A Uniform Civil Code would replace religion-based personal laws with a single secular framework governing marriage, divorce, and inheritance for all citizens regardless of faith. The constitutional mandate for such a code sits in Article 44, which directs the state to endeavor to secure it. As of 2026, Uttarakhand stands as the sole state to have done so: its UCC Act passed on February 7, 2024, received Presidential assent from Droupadi Murmu on March 13, 2024, and came into force on January 27, 2025, under Chief Minister Pushkar Singh Dhami.

The implications in West Bengal are considerably weightier. Approximately 27% of West Bengal's population is Muslim per the 2011 Census, one of the highest shares of any major Indian state, and in Murshidabad that figure reaches roughly 66%. A UCC would displace Sharia-derived personal law governing Muslim marriages, divorce procedures, and inheritance distributions, bringing them under a uniform civil statute. Modi's choice of Jangipur as the venue to make that pledge was not incidental.

Modi framed the BJP's election manifesto, released April 10, as a roadmap to end what he called "maha jungleraj," a barbed critique of Chief Minister Mamata Banerjee's Trinamool Congress government. The BJP has consciously layered its Hindutva platform with Bengali cultural outreach, invoking poet Rabindranath Tagore and other regional icons while countering the TMC's charge that the party is anti-Bengali, pairing those gestures with promises of heritage preservation projects and language promotion drives.

The 2021 assembly elections remain the benchmark. The TMC won 213 of 294 seats; the BJP surged from just 3 seats in 2016 to 77, but remained far short of a majority. A 2026 breakthrough would normalize UCC implementation at the state level, building on the Uttarakhand precedent and amplifying pressure on both Parliament and the Supreme Court regarding its national applicability.
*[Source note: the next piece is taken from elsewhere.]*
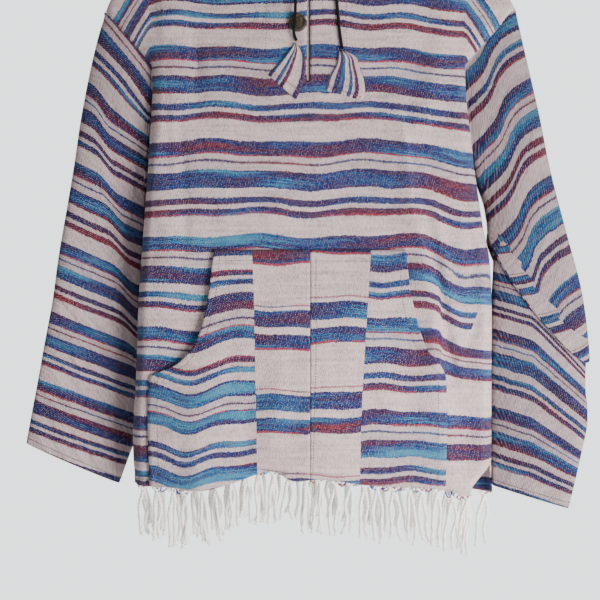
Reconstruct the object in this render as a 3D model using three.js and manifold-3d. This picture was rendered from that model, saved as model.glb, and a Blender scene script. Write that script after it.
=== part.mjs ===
// Hooded, fringed pullover of hand-woven striped cloth, hanging on a plain hanger.
// Millimetres. +X is the viewer's right, +Y points away from the front, +Z is up.
// The origin is the inner top of the hanger's hook, where a rail holds it.
import * as THREE from 'three';
import { mergeVertices } from 'three/addons/utils/BufferGeometryUtils.js';
import Module from 'manifold-3d';

// ---------------------------------------------------------------- driving dimensions
const CLOTH = 2;                 // wall of the woven cloth
const FACING_CLOTH = 1.4;        // thinner cloth of the placket facing
const SEAM_GAP = 0.3;            // between two pieces that are sewn together
const HALF_GAP = SEAM_GAP / 2;
const ARMHOLE_GAP = 0.45;        // at the curved armhole seams
const UNDERARM_HALF = 0.1;       // half the width of the sleeve's wall where it crosses the side seam
const LAID_GAP = 0.7;            // between a panel and what lies on it

const NECK_HALF = 80;            // half width of the neck opening
const NECK_TOP = -95;            // height of the shoulder seam's inner end
const FRONT_NECK_DROP = 40;
const BACK_NECK_DROP = 20;
const SHOULDER_SLOPE = 0.356;    // fall of the shoulder line for each unit of width
const RIDGE_RADIUS = 12;         // rounding of the cloth over the hanger's arms
const WRAP_WIDTH = 18;           // width of the rounded side of the body, seen from the front
const CHEST_TOP = -250;          // below this level the body hangs straight
const UNDERARM = -388;
const VENT_TOP = -786;           // the side seams end here, above the open side vents
const VENT_TURN = 30;            // how far the front's corner turns in at the right vent
const VENT_PART = 6;             // how far front and back stand apart at the vents

const SLIT_LEFT = -1.5;          // edges of the neck slit
const SLIT_RIGHT = 2.8;
const SLIT_END = -273;

// Outline and depth of the hanging body, level by level
const BODY = [
  { z: -95, left: -217, right: 213, front: 10, back: 10 },
  { z: -135, left: -217, right: 213, front: 14, back: 13 },
  { z: -165, left: -217, right: 213, front: 18, back: 16 },
  { z: -250, left: -213, right: 214, front: 25, back: 22 },
  { z: -300, left: -212, right: 216, front: 29, back: 26 },
  { z: -388, left: -219, right: 228, front: 34, back: 30 },
  { z: -470, left: -225, right: 240, front: 37, back: 33 },
  { z: -510, left: -228, right: 247, front: 38, back: 34 },
  { z: -570, left: -232, right: 249, front: 38, back: 34 },
  { z: -680, left: -236, right: 249, front: 36, back: 33 },
  { z: -760, left: -240, right: 250, front: 33, back: 30 },
  { z: -840, left: -236, right: 250, front: 31, back: 28 },
];

// How far the armhole seams stand from the middle plane, front and back
const ARMHOLE = [
  { z: -250, half: 14 },
  { z: -300, half: 15 },
  { z: -350, half: 11 },
  { z: UNDERARM, half: HALF_GAP },
];

// Shoulder cloth that droops past the hanger's tips, from the tip to the sleeve seam
const SHOULDER_LEFT = [
  { x: -224, z: -143 }, { x: -249, z: -147 }, { x: -269, z: -155 }, { x: -278, z: -174 },
];
const SHOULDER_RIGHT = [
  { x: 224, z: -143 }, { x: 252, z: -146 }, { x: 274, z: -153 }, { x: 285, z: -170 },
];

// Level of the front and back hems across the body
const FRONT_HEM = [
  { x: -240, z: -820 }, { x: -190, z: -823 }, { x: -160, z: -827 }, { x: -130, z: -818 },
  { x: -100, z: -804 }, { x: -70, z: -799 }, { x: -30, z: -803 }, { x: 3, z: -809 },
  { x: 60, z: -815 }, { x: 120, z: -822 }, { x: 180, z: -825 }, { x: 205, z: -834 },
  { x: 245, z: -836 },
];
const BACK_HEM = [
  { x: -240, z: -822 }, { x: -150, z: -829 }, { x: -60, z: -822 }, { x: 40, z: -830 },
  { x: 140, z: -826 }, { x: 245, z: -836 },
];

// Large folds: a line from one end to the other, bowed sideways, that rises or sinks by `rise`
const FRONT_FOLDS = [
  { x0: 116, z0: -300, x1: 187, z1: -880, bow: 20, width: 24, rise: 9 },
  { x0: 142, z0: -330, x1: 218, z1: -880, bow: 14, width: 18, rise: -6 },
  { x0: -158, z0: -190, x1: -150, z1: -330, bow: 3, width: 11, rise: -4 },
  { x0: -178, z0: -150, x1: -190, z1: -620, bow: -6, width: 20, rise: 5 },
  { x0: 186, z0: -150, x1: 148, z1: -360, bow: 6, width: 16, rise: 4 },
  { x0: -80, z0: -640, x1: -84, z1: -900, bow: 2, width: 24, rise: -7 },
  { x0: -150, z0: -690, x1: -152, z1: -940, bow: 2, width: 22, rise: 6 },
  { x0: 20, z0: -560, x1: 36, z1: -900, bow: 5, width: 34, rise: 4 },
];
const BACK_FOLDS = [
  { x0: -150, z0: -180, x1: -112, z1: -880, bow: -12, width: 24, rise: 8 },
  { x0: -84, z0: -360, x1: -60, z1: -900, bow: 8, width: 22, rise: -6 },
  { x0: 160, z0: -170, x1: 128, z1: -900, bow: 10, width: 26, rise: 8 },
  { x0: 92, z0: -400, x1: 70, z1: -900, bow: -6, width: 22, rise: -6 },
  { x0: 12, z0: -430, x1: 4, z1: -900, bow: 6, width: 30, rise: 6 },
];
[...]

Adding to the friction, the ECI's Special Intensive Revision of voter rolls deleted approximately 9.1 million names from West Bengal's electoral registers ahead of this election. The BJP defended the exercise as necessary to remove bogus entries; opposition parties, including the TMC, condemned it as targeted disenfranchisement. Those disputed deletions, combined with Modi's UCC pledge and his vow on Bengali identity, ensure that questions of who counts and who is protected will define the final weeks of this campaign.